SME Europe of the European People's Party
- Abbreviation: SME Europe of the EPP
- Formation: 4 June 2013; 12 years ago
- Purpose: SME Europe advocates for pro-SME policies, supporting entrepreneurship and competitiveness in the EU
- Headquarters: Brussels, Belgium
- Official language: English
- President: Jörgen Warborn
- Website: smeeurope.eu

= SME Europe =

Business association of the European People's Party

SME Europe (Small and Medium Entrepreneurs of Europe) is the official business association of the European People's Party advocating for the rights and interests of small and medium-sized enterprises (SMEs) across Europe. The organisation was founded in May 2012 by the Members of the European Parliament, Paul Rübig, Nadezhda Neynsky and Bendt Bendtsen.

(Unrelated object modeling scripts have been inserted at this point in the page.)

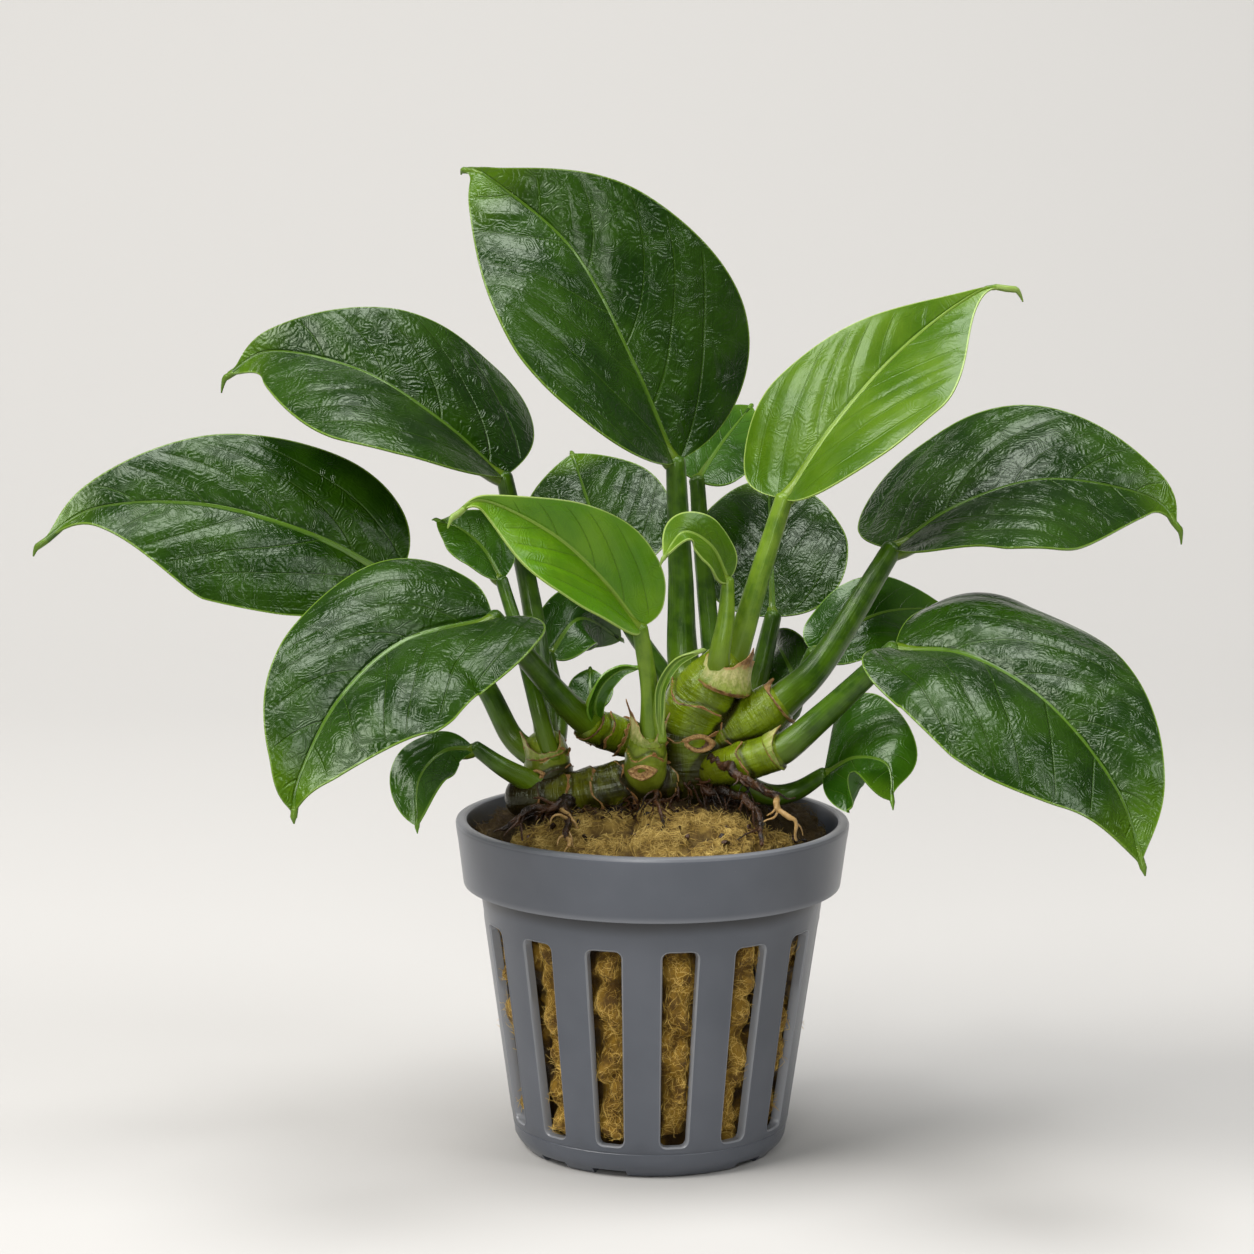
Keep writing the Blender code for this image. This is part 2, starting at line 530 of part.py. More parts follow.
def pot_outline():
    outer = [(0, 0), (BASE_RADIUS, 0), (FOOT_RADIUS - FOOT_CURVE_INSET, FOOT_CURVE_HEIGHT),
             (FOOT_RADIUS, FOOT_TOP), (BODY_TOP_RADIUS, BAND_BOTTOM), (BAND_BOTTOM_RADIUS, BAND_BOTTOM),
             (RIM_RADIUS, RIM_TOP - LIP_ROUNDING), (RIM_RADIUS - LIP_ROUNDING, RIM_TOP)]
    inner = [(RIM_RADIUS - LIP_WIDTH, RIM_TOP), (BAND_BOTTOM_RADIUS - WALL, BAND_BOTTOM + WALL),
             (body_radius(BAND_BOTTOM) - WALL, BAND_BOTTOM),
             (body_radius(FOOT_TOP) - WALL, FOOT_TOP), (BASE_RADIUS - 0.5, FLOOR), (0, FLOOR)]
    return outer + inner


def slot_cutter_mesh(name):
    """One tapered, round-cornered prism, repeated round the pot's axis."""
    low, high = SLOT_BOTTOM_WIDTH / 2, SLOT_TOP_WIDTH / 2
    corners = [(-low, SLOT_BOTTOM), (low, SLOT_BOTTOM), (high, SLOT_TOP), (-high, SLOT_TOP)]
    bm = bmesh.new()
    face = bm.faces.new([bm.verts.new((x * MM, -SLOT_CUTTER_START * MM, z * MM)) for x, z in corners])
    grown = bmesh.ops.extrude_face_region(bm, geom=[face])["geom"]
    moved = [v for v in grown if isinstance(v, bmesh.types.BMVert)]
    bmesh.ops.translate(bm, verts=moved, vec=(0, -SLOT_CUTTER_LENGTH * MM, 0))
    across = [e for e in bm.edges if abs(e.verts[0].co.y - e.verts[1].co.y) > MM]
    bmesh.ops.bevel(bm, geom=across, offset=SLOT_CORNER * MM, offset_type="OFFSET", segments=1,
                    profile=0.5, affect="EDGES", material=-1)
    first = Matrix.Rotation(math.radians(FIRST_SLOT_ANGLE), 3, "Z")
    bmesh.ops.rotate(bm, verts=bm.verts, cent=(0, 0, 0), matrix=first)
    bmesh.ops.spin(bm, geom=bm.verts[:] + bm.edges[:] + bm.faces[:], cent=(0, 0, 0), axis=(0, 0, 1),
                   angle=math.tau * (SLOT_COUNT - 1) / SLOT_COUNT, steps=SLOT_COUNT - 1,
                   use_duplicate=True)
    return mesh_from(bm, name, smooth=False)


def foot_cutter_mesh(name):
    """The notches under the foot's edge and the drain holes through the floor."""
    bm = bmesh.new()
    for degrees in NOTCH_ANGLES:
        box = bmesh.ops.create_cube(bm, size=1.0)["verts"]
        bmesh.ops.scale(bm, verts=box, vec=(NOTCH_WIDTH * MM, 6 * MM, 2 * NOTCH_HEIGHT * MM))
        bmesh.ops.translate(bm, verts=box, vec=(0, -(BASE_RADIUS + 0.5) * MM, 0))
        turn = Matrix.Rotation(math.radians(degrees), 3, "Z")
        bmesh.ops.rotate(bm, verts=box, cent=(0, 0, 0), matrix=turn)
    for hole in range(DRAIN_COUNT):
        angle = hole * math.tau / DRAIN_COUNT
        place = Matrix.Translation((DRAIN_CIRCLE * MM * math.cos(angle), DRAIN_CIRCLE * MM * math.sin(angle), 0))
        bmesh.ops.create_cone(bm, cap_ends=True, segments=6, radius1=DRAIN_RADIUS * MM,
                              radius2=DRAIN_RADIUS * MM, depth=4 * FLOOR * MM, matrix=place)
    return mesh_from(bm, name, smooth=False)


def add_pot(parent):
    pot = add_object("net_pot", turned_mesh("net_pot", pot_outline(), POT_SEGMENTS), parent)
    for name, maker in (("slots", slot_cutter_mesh), ("foot_cuts", foot_cutter_mesh)):
        cutter = add_object(name, maker(name), parent)
        hide_as_cutter(cutter)
        cut(pot, cutter)
    paint(pot, POT_GREY, POT_ROUGHNESS)


# Rock wool

def wool_outline():
    room = WALL + CLEARANCE + 0.25
    side = [(BASE_RADIUS - 1.2, FLOOR + CLEARANCE)]
    for z in (FOOT_TOP, 12, 19, 26, BAND_BOTTOM - 1):
        side.append((body_radius(z) - room, z))
    top = [(BAND_BOTTOM_RADIUS - room - 0.2, BAND_BOTTOM + 2.4), (BAND_BOTTOM_RADIUS - room, WOOL_EDGE - 0.8),
           (BAND_BOTTOM_RADIUS - 3, WOOL_EDGE + 0.6), (17, WOOL_EDGE + 2.4), (11, WOOL_TOP - 0.6), (5, WOOL_TOP)]
    return [(0, FLOOR + CLEARANCE)] + side + top + [(0, WOOL_TOP)]


def add_wool(parent, rooms):
    mesh = turned_mesh("rock_wool", wool_outline(), WOOL_SEGMENTS)
    for vert in mesh.vertices:
        angle = math.atan2(vert.co.y, vert.co.x)
        lumps = math.sin(5 * angle + vert.co.z / MM * 0.9) * math.sin(3 * angle - vert.co.z / MM * 0.5)
        tuck = 1 - WOOL_SHARE_TUCKED * (1 + lumps)
        vert.co.x *= tuck
        vert.co.y *= tuck
    wool = add_object("rock_wool", mesh, parent)
    for room in rooms:
        cut(wool, room)
    paint(wool, WOOL_YELLOW, WOOL_ROUGHNESS)


def main():
    clear_scene()
    plant = add_object("potted_anubias", None, None)
    add_pot(plant)

    stalks = {name: to_leaf(spec) for name, spec in STALKS.items()}
    stems = [(RHIZOME, RHIZOME_SIDES, RHIZOME_GREEN), (stalks, STEM_SIDES, STALK_GREEN),
             (NEW_LEAVES, STEM_SIDES, YOUNG_GREEN), (ROOTS, STEM_SIDES, ROOT_BROWN)]
    cutters = {}
    for group, sides, colour in stems:
        for name, spec in group.items():
            cutters[name] = add_cutter(name, spec, plant, sides)
    for group, sides, colour in stems:
        for name, spec in group.items():
            add_stem(name, spec, plant, sides, cutters, colour)
    for name, spec in SHEATHS.items():
        add_sheath(name, spec, plant, cutters)
    for name, leaf in BLADES.items():
        add_blade(name, leaf, plant)

    under = ["rhizome_main", "rhizome_centre", "rhizome_crown", "rhizome_front", "rhizome_lower_right",
             "rhizome_back"] + list(ROOTS)
    add_wool(plant, [cutters[name] for name in under])


main()
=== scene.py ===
import json
import math
import random

import bmesh
import bpy
from bmesh.types import BMEdge, BMVert
from mathutils import Matrix, Vector, noise
from mathutils.bvhtree import BVHTree
from mathutils.kdtree import KDTree


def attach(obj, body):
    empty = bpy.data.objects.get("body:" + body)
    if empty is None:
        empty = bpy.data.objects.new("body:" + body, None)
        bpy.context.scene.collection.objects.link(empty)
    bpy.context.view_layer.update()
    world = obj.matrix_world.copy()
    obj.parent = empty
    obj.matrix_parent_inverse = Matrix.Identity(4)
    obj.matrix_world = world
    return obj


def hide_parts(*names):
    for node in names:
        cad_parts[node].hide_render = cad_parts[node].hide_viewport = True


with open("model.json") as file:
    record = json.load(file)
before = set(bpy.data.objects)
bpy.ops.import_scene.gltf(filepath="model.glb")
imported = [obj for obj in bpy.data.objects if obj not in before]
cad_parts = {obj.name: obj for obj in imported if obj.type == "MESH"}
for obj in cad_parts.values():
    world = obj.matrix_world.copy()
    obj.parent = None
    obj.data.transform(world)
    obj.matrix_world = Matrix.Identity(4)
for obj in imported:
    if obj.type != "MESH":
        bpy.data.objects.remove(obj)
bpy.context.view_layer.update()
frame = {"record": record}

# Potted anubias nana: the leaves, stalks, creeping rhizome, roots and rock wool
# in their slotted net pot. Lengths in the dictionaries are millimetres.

slotOf = {subpart["node"]: subpart["material_slot"] for subpart in frame["record"]["subparts"]}
mm = 0.001
noise.seed_set(7)        # noise_vector differs from run to run without it


def addObject(name, data):
    thing = bpy.data.objects.new(name, data)
    bpy.context.scene.collection.objects.link(thing)
    return thing


# Camera, lights and floor

studio = {
    "cameraPlace": (-3.4, -450.6, 134.2),
    "cameraPitch": 8.5,      # degrees below the horizon
    "cameraRoll": 0.4,
    "lens": 103.66,
    "floorSize": 6.0,        # metres
    "floorBack": 0.32,       # how far behind the pot the floor starts to curve up
    "bendRadius": 0.40,
    "wallHeight": 0.46,      # of the sweep behind the pot
    "floorColour": (0.53, 0.52, 0.505),
    "worldColour": (1.0, 0.99, 0.97),
    "worldStrength": 0.14,
}

lights = {
    "key": dict(place=(-0.60, -0.36, 0.86), size=0.66, power=12.5, colour=(1.0, 0.98, 0.95)),
    "fill": dict(place=(0.66, -0.40, 0.78), size=0.46, power=3.8, colour=(0.98, 0.99, 1.0)),
    "top": dict(place=(0.03, 0.06, 1.00), size=0.50, power=6.0, colour=(1.0, 1.0, 1.0)),
    "front": dict(place=(-0.15, -0.95, 0.36), size=0.34, power=2.6, colour=(1.0, 0.99, 0.96)),
}
lightsAim = (0.0, 0.0, 0.06)


def addCamera():
    camera = bpy.data.cameras.new("camera")
    camera.lens = studio["lens"]
    camera.sensor_width = 36.0
    camera.clip_start = 0.01
    camera.dof.use_dof = False
    stand = addObject("camera", camera)
    tilt = Matrix.Rotation(math.radians(90 - studio["cameraPitch"]), 4, "X")
    roll = Matrix.Rotation(math.radians(studio["cameraRoll"]), 4, "Z")
    stand.matrix_world = Matrix.Translation(Vector(studio["cameraPlace"]) * mm) @ tilt @ roll
    bpy.context.scene.camera = stand


def addLights():
    for name, light in lights.items():
        lamp = bpy.data.lights.new(name, "AREA")
        lamp.shape = "DISK"
        lamp.size = light["size"]
        lamp.energy = light["power"]
        lamp.color = light["colour"]
        stand = addObject(name, lamp)
        stand.location = light["place"]
        aim = Vector(lightsAim) - Vector(light["place"])
        stand.rotation_euler = aim.to_track_quat("-Z", "Y").to_euler()
    world = bpy.data.worlds.new("studio")
    world.use_nodes = True
    sky = world.node_tree.nodes["Background"]
    sky.inputs["Color"].default_value = (*studio["worldColour"], 1.0)
    sky.inputs["Strength"].default_value = studio["worldStrength"]
    bpy.context.scene.world = world
    bpy.context.scene.view_settings.view_transform = "Standard"


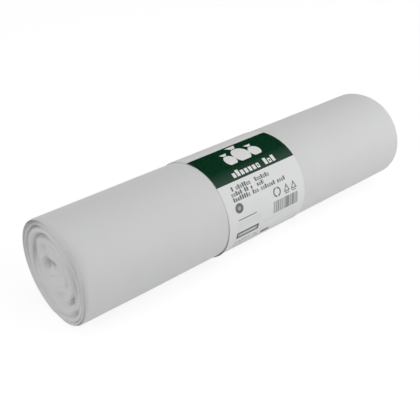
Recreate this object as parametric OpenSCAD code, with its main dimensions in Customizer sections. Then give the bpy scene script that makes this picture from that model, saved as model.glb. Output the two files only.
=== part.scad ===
// A coreless roll of folded film sacks, lying on its side, with a glued paper band round its middle.
// Millimetres. X runs along the roll and Z is up. The origin is the middle of the patch it rests on.
// The web of sacks is one long strip, wound outwards from a pinched hollow to its free tail.
// Directions round the roll are degrees from the front (-Y) over the top (90) to the back (180).

/* [Roll] */
// Length of the roll, which is the width of the sacks once folded
roll_l = 350; // [200:5:500]
// Width of the roll's section as it lies
roll_w = 86.8; // [70:0.2:110]
// Height of the section before its flat spot, a little less than the width from its own weight
roll_h = 82.4; // [68:0.2:108]
// Depth of the flat spot on which the soft roll rests
flat_d = 0.8; // [0.4:0.1:2.5]

/* [Winding] */
// Turns that show on the ends, each a bundle of folded film
turns = 6.5; // [5:0.1:8]
// Air between one turn and the next
turn_gap = 0.3; // [0.2:0.05:0.5]
// How much thicker the turns are midway than on average: 0 spaces them evenly
swell = 0.45; // [0:0.05:0.5]
// Thickness of the tail, the free outer end of the web
tail_t = 0.35; // [0.25:0.05:0.8]
// Direction in which the tail's edge lies
tail_at = 215; // [190:5:240]
// Length over which the web's inner end grows from the tail's thickness to a whole turn
start_l = 7; // [5:1:14]

/* [Core] */
// Length of the hollow's eye-shaped section
core_w = 18; // [14:0.5:24]
// Height of the hollow's section
core_h = 2.4; // [1.6:0.2:8]
// Tilt of the hollow's section
core_tilt = 30; // [0:1:60]
// How far the hollow's centre lies behind the roll's centre
core_back = 3.5; // [-4:0.5:5]
// How far the hollow's centre lies above the roll's centre
core_up = 6.5; // [-4:0.5:7]

/* [Ends] */
// Most that a fold edge bulges out past its turn's flat faces
edge_r = 1.8; // [0.8:0.1:3]
// Most that the fold edges stand back from the tail's, as the web wandered while it was wound
end_step = 1.2; // [0:0.1:3]
// Turns over which the web wanders in and out once
wander_turns = 2.1; // [0.6:0.01:3]
// Share of the way in from the rim over which the wander grows to its most
wander_in = 0.35; // [0.1:0.05:0.9]

/* [Paper band] */
// Width of the band along the roll
band_w = 86; // [50:1:140]
// Thickness of the paper
paper_t = 0.2; // [0.1:0.05:0.4]
// Air between the paper and the film
band_gap = 0.3; // [0.2:0.05:0.6]
// Length of the glued lap of the band's two ends
lap_l = 15; // [8:1:22]
// Direction of the cut edge that shows on the lap
lap_at = 138; // [130:1:145]
// Length over which the paper climbs onto the end that it laps
lap_ramp = 3; // [2:0.5:6]
// Length over which the film swells again beside the band's edges, on the flat spot
swell_l = 4; // [2:0.5:8]

/* [Hidden] */

// Steps round one turn of the web, and round the paper
web_steps = 40;
paper_steps = 144;
// Points across each fold edge
edge_pts = 5;

half_l = roll_l / 2;
half_w = roll_w / 2;
half_h = roll_h / 2;
mean_r = (half_w + half_h) / 2;
mean_core_r = (core_w + core_h) / 4;
// Height of the section's centre over the surface that the roll rests on
axis_z = half_h - flat_d;
// What the paper takes from the height of the film above the flat spot
band_lift = paper_t + band_gap;
// Share of the way out at which the last turn begins, so that the tail ends at the full size
last_m = 1 - (turn_gap + tail_t) / mean_r;
web_span = 360 * turns;
start_span = start_l / (core_w / 2) * 180 / PI;
lap_span = lap_l / mean_r * 180 / PI;
lap_ramp_span = lap_ramp / mean_r * 180 / PI;
// Stretch past the tail's edge over which the turn under it comes out to the full size
bridge_span = 40;

// Unit vector in the direction t, in the plane across the roll
function dir(t) = [-cos(t), sin(t)];

// Distance from the centre to an ellipse with semi-axes a and b, in the direction t
function ellipse_r(t, a, b) = a * b / sqrt(pow(b * cos(t), 2) + pow(a * sin(t), 2));

// Distance to the roll's outline grown by g, cut off flat at the depth floor_d under the centre
function outline_r(t, g, floor_d) =
    let (r = ellipse_r(t, half_w, half_h) + g, down = -sin(t))
    down * r > floor_d ? floor_d / down : r;

// Distance to the eye of the hollow, grown on all sides by what is wound on it
function eye_r(t, laid_on) = ellipse_r(t - core_tilt, core_w / 2 + laid_on, core_h / 2 + laid_on);

// Centre of the loop at the share m of the way from the hollow (0) to the outside (1)
function loop_centre(m) = (1 - m) * [core_back, core_up];

// Distance from that centre to the loop, over the depth floor_d of the flat spot: the grown eye blends into
// the outline, shrunk to the same mean size, so that the loops become rounder on their way out
function loop_r(m, t, floor_d) =
    let (laid_on = m * (mean_r - mean_core_r))
    (1 - m * m) * eye_r(t, laid_on) + m * m * outline_r(t, 0, floor_d) * (mean_core_r + laid_on) / mean_r;

// Point of the loop m in the direction t, moved out by g
function loop_pt(m, t, g, floor_d) = loop_centre(m) + (loop_r(m, t, floor_d) + g) * dir(t);

// Share of the way out that the web's outer face has reached after winding through u degrees
function out_m(u) =
    let (part = (u + 360) / web_span, past_tail = u + 360 - web_span)
    past_tail < 0 ? last_m * (part - swell * sin(360 * part) / (2 * PI))
                  : last_m + (1 - last_m) * min(1, past_tail / bridge_span);

// Direction in which the web lies after winding through u degrees
function web_at(u) = tail_at + u - web_span;

// How far the fold edges stand back after winding through u degrees: hardly at all near the rim
function stand_back(u) =
    end_step * min(1, (1 - out_m(u)) / wander_in) * (1 - cos((web_span - u) / wander_turns)) / 2;

// Ring of points round the web's section after winding through u degrees
function web_ring(u) =
    let (t = web_at(u),
         outer = loop_pt(out_m(u), t, 0, axis_z),
         under = loop_pt(out_m(u), t, 0, axis_z - band_lift),
         within = loop_pt(out_m(u - 360), t, turn_gap, axis_z),
         grown = min(1, u / start_span),
         thin = outer - tail_t * dir(t),
         inner = (1 - grown) * thin + grown * within,
         middle = (inner + outer) / 2,
         half = (outer - inner) / 2,
         edge = min(edge_r, norm(half)),
         side_x = half_l - edge - stand_back(u),
         edge_turn = 180 / (edge_pts - 1))
    concat(
        [for (i = [0:edge_pts - 1]) let (a = i * edge_turn - 90)
            point(-side_x - edge * cos(a), middle + half * sin(a))],
        [point(-band_w / 2 - swell_l, outer), point(-band_w / 2, under),
         point(band_w / 2, under), point(band_w / 2 + swell_l, outer)],
        [for (i = [0:edge_pts - 1]) let (a = 90 - i * edge_turn)
            point(side_x + edge * cos(a), middle + half * sin(a))]);

// Point at x along the roll, and at p across it from the section's centre
function point(x, p) = [x, p[0], p[1] + axis_z];

// The wound web: rings of points along the spiral, joined to the next ring and closed at both ends
module bag_roll() {
    rings = [for (i = [0:turns * web_steps]) web_ring(i * 360 / web_steps)];
    n = len(rings[0]);
    last = len(rings) - 1;
    sides = [for (i = [0:last - 1], j = [0:n - 1])
        [i * n + j, (i + 1) * n + j, (i + 1) * n + (j + 1) % n, i * n + (j + 1) % n]];
    start_cap = [for (j = [0:n - 1]) j];
    tail_cap = [for (j = [n - 1:-1:0]) last * n + j];
    color([0.80, 0.81, 0.80])
        polyhedron(points = [for (ring = rings) each ring], faces = concat(sides, [start_cap, tail_cap]));
}

// Sheets of paper in the direction t: two on the glued lap, easing to one where it climbs
function sheets(t) =
    let (past_cut = t - lap_at)
    past_cut < lap_span ? 2 : max(1, 2 - (past_cut - lap_span) / lap_ramp_span);

// Point of the taut paper in the direction t, at the distance g from the film and floor_d under the centre
function paper_pt(t, g, floor_d) = outline_r(t, g, floor_d) * dir(t);

// The band: one strip of paper round the roll, its ends glued one over the other
module paper_band() {
    turn = [for (i = [0:paper_steps]) lap_at + i * 360 / paper_steps];
    outside = [for (t = turn)
        paper_pt(t, band_gap + paper_t * (t == lap_at + 360 ? 1 : sheets(t)), axis_z)];
    inside = [for (t = turn) paper_pt(t, band_gap, axis_z - paper_t)];
    color([0.90, 0.91, 0.91])
        translate([-band_w / 2, 0, axis_z]) rotate([90, 0, 90])
            linear_extrude(band_w) difference() {
                polygon(outside);
                polygon(inside);
            }
}

bag_roll();
paper_band();
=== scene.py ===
# %% [markdown]
# # A roll of bin bags
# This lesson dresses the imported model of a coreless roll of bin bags: one long web of folded, milky film,
# wound on itself and held by a printed paper band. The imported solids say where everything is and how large.
# Two new surfaces take their places here, with the fine plies, soft edges and finishes that a camera sees.
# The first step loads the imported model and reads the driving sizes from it, in millimetres, so that the
# surfaces follow the model if it changes. The values that no corner of a box gives are named beside them.

# %% Frame and sizes
import math

import bpy
import numpy as np
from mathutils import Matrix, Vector


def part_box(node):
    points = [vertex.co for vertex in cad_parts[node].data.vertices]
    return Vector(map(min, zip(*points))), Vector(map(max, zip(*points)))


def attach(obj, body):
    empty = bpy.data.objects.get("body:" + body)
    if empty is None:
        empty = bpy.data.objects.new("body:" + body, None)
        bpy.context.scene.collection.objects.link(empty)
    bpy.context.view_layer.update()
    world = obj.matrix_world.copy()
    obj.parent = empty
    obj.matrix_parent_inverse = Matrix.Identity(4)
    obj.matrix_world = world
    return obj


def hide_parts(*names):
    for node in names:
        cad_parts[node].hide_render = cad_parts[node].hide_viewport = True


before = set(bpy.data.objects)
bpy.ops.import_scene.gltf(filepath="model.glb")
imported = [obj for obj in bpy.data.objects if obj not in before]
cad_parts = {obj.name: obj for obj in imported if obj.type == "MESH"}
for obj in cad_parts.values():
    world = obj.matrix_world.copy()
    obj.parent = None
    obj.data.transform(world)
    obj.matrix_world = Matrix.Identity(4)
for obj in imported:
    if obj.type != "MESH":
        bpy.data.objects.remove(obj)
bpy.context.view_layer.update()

MM = 0.001


def high_corner(node):
    """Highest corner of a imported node's box, in millimetres."""
    _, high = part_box(node)
    return np.array(high) / MM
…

SME Europe is dedicated to empowering SMEs by advocating for policies that reduce bureaucracy, improve access to finance, drive digital transformation, support sustainability and enhance market access. SME Europe organizes public hearings, conferences, and events that bring together stakeholders from the European Parliament, the European Commission, industry representatives, academia, and SMEs. These discussions serve as a platform for exchanging opinions, knowledge, and policy positions to develop common solutions or enhance mutual understanding of different perspectives. The organization seeks to create an environment where SMEs can flourish by influencing EU legislation and fostering collaboration between policymakers, entrepreneurs, and industry experts.

SME Europe's Board is currently represented by Jörgen Warborn (President), Iuliu Winkler, Angelika Winzig, Eva Maydell, Aura Salla, Sunčana Glavak, Niels Flemming Hansen, Riho Terras, Marion Walsmann and Markus Pieper.

Former presidents: Ivan Štefanec 2018–2024; Bendt Bendtsen 2015–2018; Nadezhda Neynsky 2012–2015.